The stories we build should make sure they create value by inspiring actions and outlining business impact. As explained by Patricia Faure for IBM: “The value of data is established through its analysis and the effective actions taken as a result. Analyses that generate insights that lead to impactful actions create value. For example, by applying predictive analytics, a company can rate its customer base to determine propensity to churn. But acting on insights is the next level that leads to a clear business impact.”
Collaboration is one of the tool we can develop to generate more sense, therefore develop human value. It demands to shift mindset towards a “Heart, Head, Hands” approach. Ken Blanchard develops this definition in How We Lead: “Establishing a culture of collaboration isn’t an overnight fix—it requires a completely new mindset. We call it the inside-out mindset of Heart, Head, and Hands. The Heart aspect refers to who you really are as a collaborator—your intentions and character. The Head aspect is about your beliefs and attitudes about collaboration. The Hands aspect relates to what you do—your actions and behaviors. People with this mindset understand and live by the statement None of us is as smart as all of us.”

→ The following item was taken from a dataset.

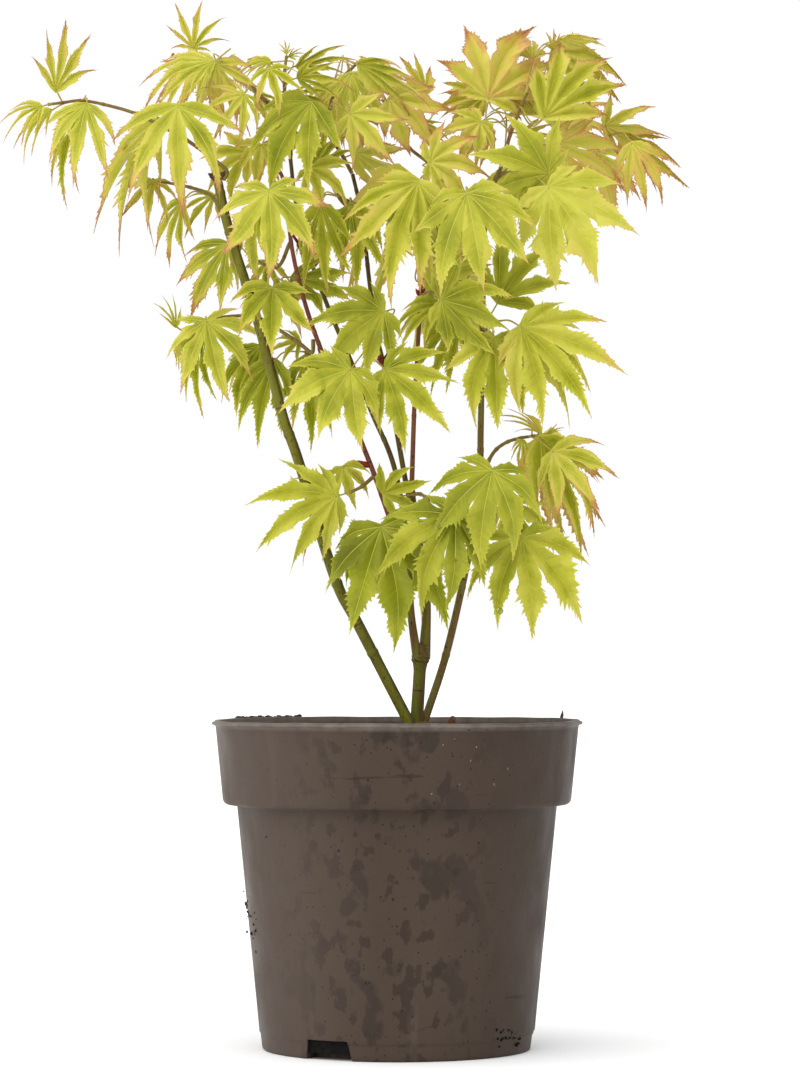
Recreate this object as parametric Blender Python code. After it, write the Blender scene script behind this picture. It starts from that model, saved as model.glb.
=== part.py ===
"""A potted Japanese maple: a round nursery pot filled with compost, a root crown with three
canes, the boughs that the canes fork into, and the sprays of leaves that they carry.

Sizes are in millimetres until a mesh is made. Places on the plant are given on the front
elevation, the upright plane through the pot's axis, as x and z, and a third number says how
far behind that plane the point lies. seen() slides the point along the line of sight of
someone VIEW_DISTANCE in front, so its depth leaves its place on the elevation as it is.
"""

import math
import random
from collections import namedtuple

import bmesh
import bpy
from mathutils import Matrix, Vector
from mathutils.bvhtree import BVHTree

MM = 0.001
CLEAR = 0.3  # the gap between neighbouring solids
UP = Vector((0, 0, 1))
DOWN = -UP

# Where the front elevation is seen from.
VIEW_DISTANCE = 2000
EYE_HEIGHT = 210

# The pot: a 3.5 litre nursery pot with a deep band under its lip.
POT_HEIGHT = 168
LIP_RADIUS = 95
LIP_HEIGHT = 4
BAND_TOP_RADIUS = 93
BAND_FOOT_RADIUS = 89
BAND_FOOT_HEIGHT = 125
WALL_TOP_RADIUS = 82
FOOT_RADIUS = 69.5
FOOT_RING_HEIGHT = 9
FOOT_RING_STEP = 0.6
WALL = 1.6
FLOOR = 3
POT_SIDES = 32

# The drain notches, three in the foot, each a trapezoid cut through wall and floor.
NOTCHES = 3
NOTCH_WIDTH = 27
NOTCH_TOP_WIDTH = 23
NOTCH_HEIGHT = 10
NOTCH_INNER_RADIUS = 58
NOTCH_DIRECTION = math.radians(240)

SOIL_HEIGHT = 156.5

# The root crown: the stool that the canes rise from, flared over the compost.
CROWN_X = 10
CROWN_HEIGHT = 10
CROWN_TOP_RADIUS = 9
CROWN_FOOT_RADIUS = 15
CROWN_ROOTS = 5
CROWN_SIDES = 20
CROWN_TOP = SOIL_HEIGHT + CLEAR + CROWN_HEIGHT

LIMB_SIDES = 7
TWIG_SIDES = 4
PETIOLE_SIDES = 3
TWIG_DIAMETERS = (2.2, 1.5)
PETIOLE_RADIUS = 0.6
STALK_SUNK = 0.6
STALK_HEEL = 0.4
STALK_STEP = 1.7
STALK_STEPS = 3
STALK_ARCH = 0.4
SHORT_STALK = 12

# A leaf: lobes as (degrees from the middle lobe, share of its length), from side to side.
LOBES = {
    5: ((-80, 0.60), (-40, 0.88), (0, 1.0), (40, 0.88), (80, 0.60)),
    7: ((-112, 0.40), (-76, 0.70), (-38, 0.92), (0, 1.0), (38, 0.92), (76, 0.70), (112, 0.40)),
}
SINUS = 0.32  # how far out the cut between two lobes reaches, as a share of their length
SHOULDER = 0.52  # where a lobe is widest
LOBE_HALF_WIDTH = 0.15
CENTRE_THICKNESS = 1.6
RIDGE_THICKNESS = 1.0
HEEL = 0.03
DROOP = 0.16
CUP = 0.14
RIDGED_FROM = 47  # a shorter leaf has flat lobes
LOBE_VARIATION = (0.92, 1.06)
GROWN = 0.45  # how much a leaf is thickened all round when it is tested against others

# Every leaf this long and this near the middle may have its opposite one, which hangs
# towards the back.
TWIN_FROM = 22
TWIN_REACH = 105
TWIN_SHARE = 0.5
TWIN_SIZE = 0.8
TWIN_DEPTHS = (38, 84)
TWIN_LEANS = (25, 55)
SHIFTS = (0, 4, -4, 8, -8, 12, -12, 17, -17, 23, -23, 30, -30, 38)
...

The use of seamless intelligent technologies enables to optimize the value generated by organizations. As Gary Cokins explains for CFO Knowledge, “The more seamless the integration of the IBP framework’s components, the better will be an organization’s performance. The trends in this category involve cloud-based planning, real-time information flows, and analytics.”
Business experts and professional communities see in innovation a way to develop solutions and tools that connect the best of our talents through networks and technologies which spread value in an ecosystem made of organizations, partners, suppliers, intelligent technologies, and human networks. Innovation practitioners can therefore build a higher value for customers through smarter marketing combined with the appropriate connected skills and shared intelligence.